__Some records__:
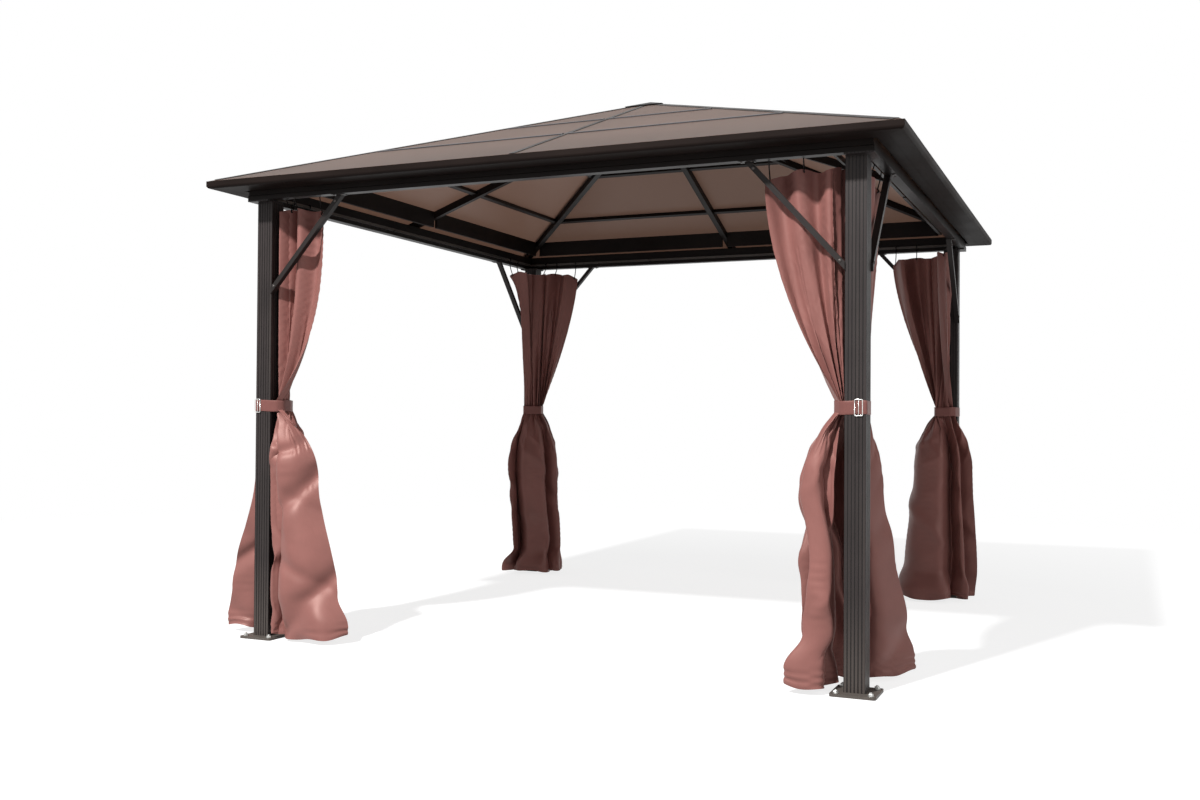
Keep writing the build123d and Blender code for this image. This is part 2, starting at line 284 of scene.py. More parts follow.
# ---------------------------------------------------------------------------
# Fascias: gutter-like eave extrusions, coated aluminium, mitred at the corners.
# Their coat is darker than the posts' as painted shade. The roof sheets end behind their lip.
# ---------------------------------------------------------------------------
eave_coat_painted_shade = powder_coat("eave_powder_coat_painted_shade", (0.0125, 0.0086, 0.0075), dust=0.0, roughness=0.50, shine=0.03)
finish(eave_coat_painted_shade, *(f"fascia_{side}" for side in SIDES))

# ---------------------------------------------------------------------------
# Eave returns: folded strips riveted under the fascias' inner walls, that close
# the eave towards the beams and leave a slot for air. Their ends are mitred.
# ---------------------------------------------------------------------------
fascia_inner, fascia_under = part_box("fascia_right")[0].x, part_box("fascia_right")[0].z
return_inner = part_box("beam_right")[1].x + 0.010
return_thick, return_lip = 0.0014, 0.007
return_fold = [(fascia_inner + return_thick, 0), (return_inner, 0), (return_inner, return_lip),
               (return_inner + return_thick, return_lip), (return_inner + return_thick, return_thick),
               (fascia_inner + return_thick, return_thick)]
for side, (dx, dy) in SIDES.items():
    outward, along = Vector((dx, dy, 0)), Vector((-dy, dx, 0))
    strip = bmesh.new()
    skin(strip, [[outward * out + along * end * out + Vector((0, 0, fascia_under + rise))
                  for out, rise in return_fold] for end in (-1, 1)])
    bmesh.ops.recalc_face_normals(strip, faces=strip.faces)
    # The strips share the fascias' coat, darkened as painted shade.
    add_piece(f"eave_return_{side}", strip, eave_coat_painted_shade)

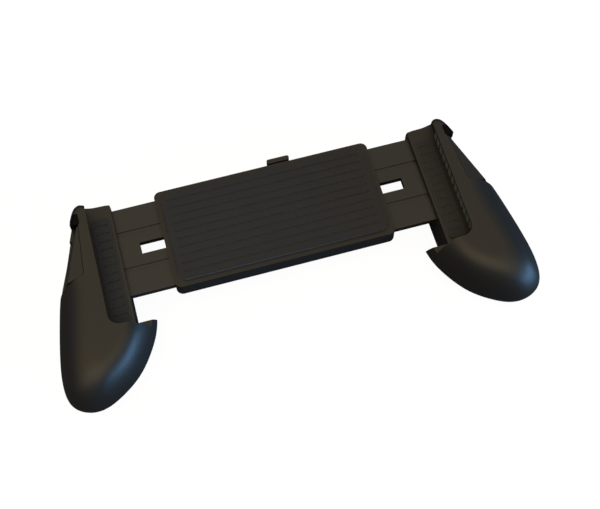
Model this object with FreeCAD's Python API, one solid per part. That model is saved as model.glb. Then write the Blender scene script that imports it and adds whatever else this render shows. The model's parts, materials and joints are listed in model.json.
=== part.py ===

__STATED EXERCISE__:
All the data must be duplicated exactly, with nothing added or removed.

__TASK OUTPUT__:
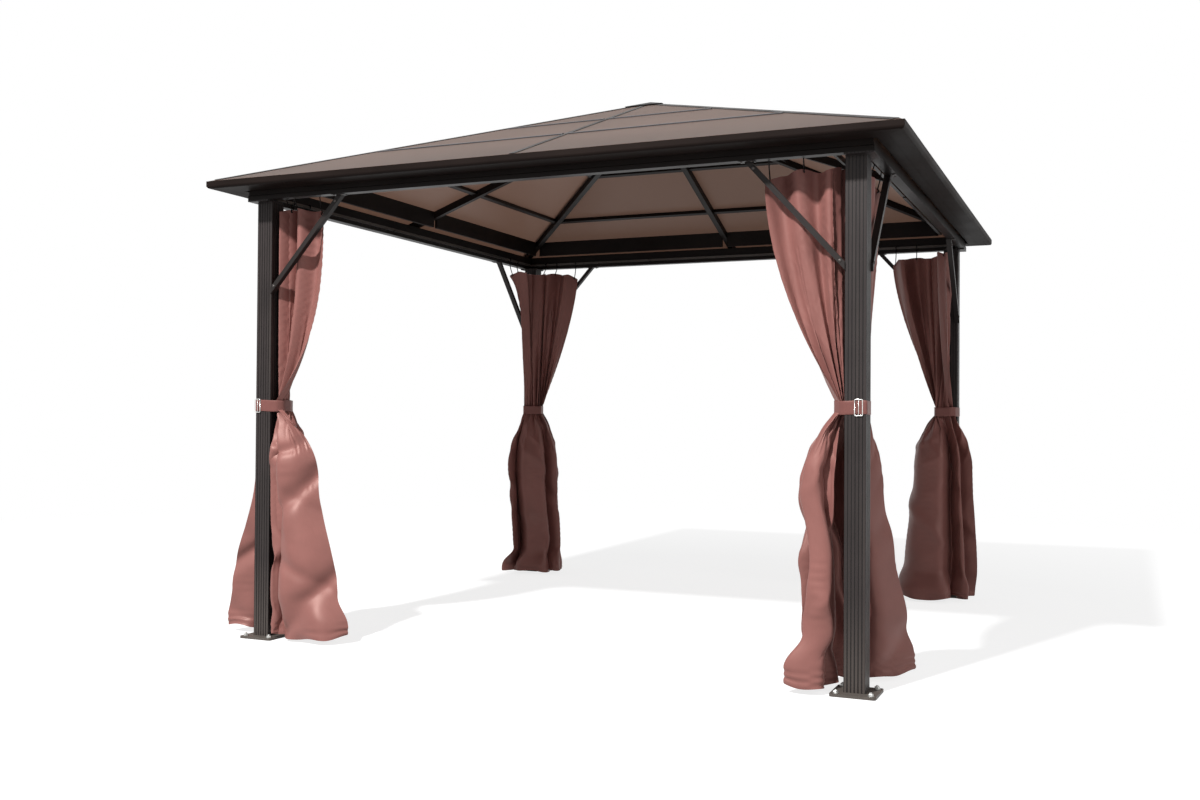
Keep writing the build123d and Blender code for this image. This is part 2, starting at line 284 of scene.py. More parts follow.
# ---------------------------------------------------------------------------
# Fascias: gutter-like eave extrusions, coated aluminium, mitred at the corners.
# Their coat is darker than the posts' as painted shade. The roof sheets end behind their lip.
# ---------------------------------------------------------------------------
eave_coat_painted_shade = powder_coat("eave_powder_coat_painted_shade", (0.0125, 0.0086, 0.0075), dust=0.0, roughness=0.50, shine=0.03)
finish(eave_coat_painted_shade, *(f"fascia_{side}" for side in SIDES))

# ---------------------------------------------------------------------------
# Eave returns: folded strips riveted under the fascias' inner walls, that close
# the eave towards the beams and leave a slot for air. Their ends are mitred.
# ---------------------------------------------------------------------------
fascia_inner, fascia_under = part_box("fascia_right")[0].x, part_box("fascia_right")[0].z
return_inner = part_box("beam_right")[1].x + 0.010
return_thick, return_lip = 0.0014, 0.007
return_fold = [(fascia_inner + return_thick, 0), (return_inner, 0), (return_inner, return_lip),
               (return_inner + return_thick, return_lip), (return_inner + return_thick, return_thick),
               (fascia_inner + return_thick, return_thick)]
for side, (dx, dy) in SIDES.items():
    outward, along = Vector((dx, dy, 0)), Vector((-dy, dx, 0))
    strip = bmesh.new()
    skin(strip, [[outward * out + along * end * out + Vector((0, 0, fascia_under + rise))
                  for out, rise in return_fold] for end in (-1, 1)])
    bmesh.ops.recalc_face_normals(strip, faces=strip.faces)
    # The strips share the fascias' coat, darkened as painted shade.
    add_piece(f"eave_return_{side}", strip, eave_coat_painted_shade)

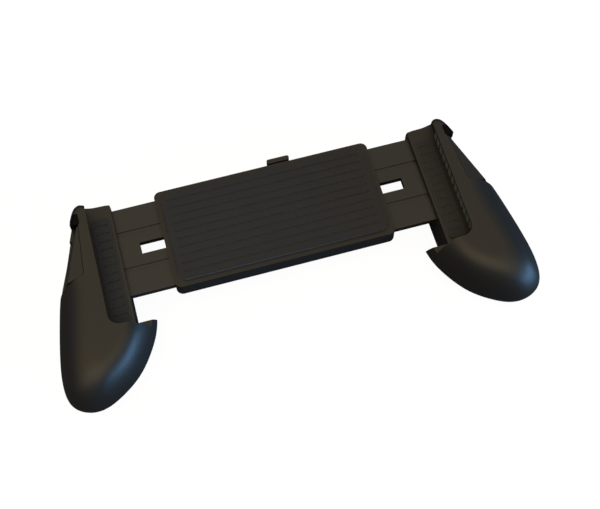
Model this object with FreeCAD's Python API, one solid per part. That model is saved as model.glb. Then write the Blender scene script that imports it and adds whatever else this render shows. The model's parts, materials and joints are listed in model.json.
=== part.py ===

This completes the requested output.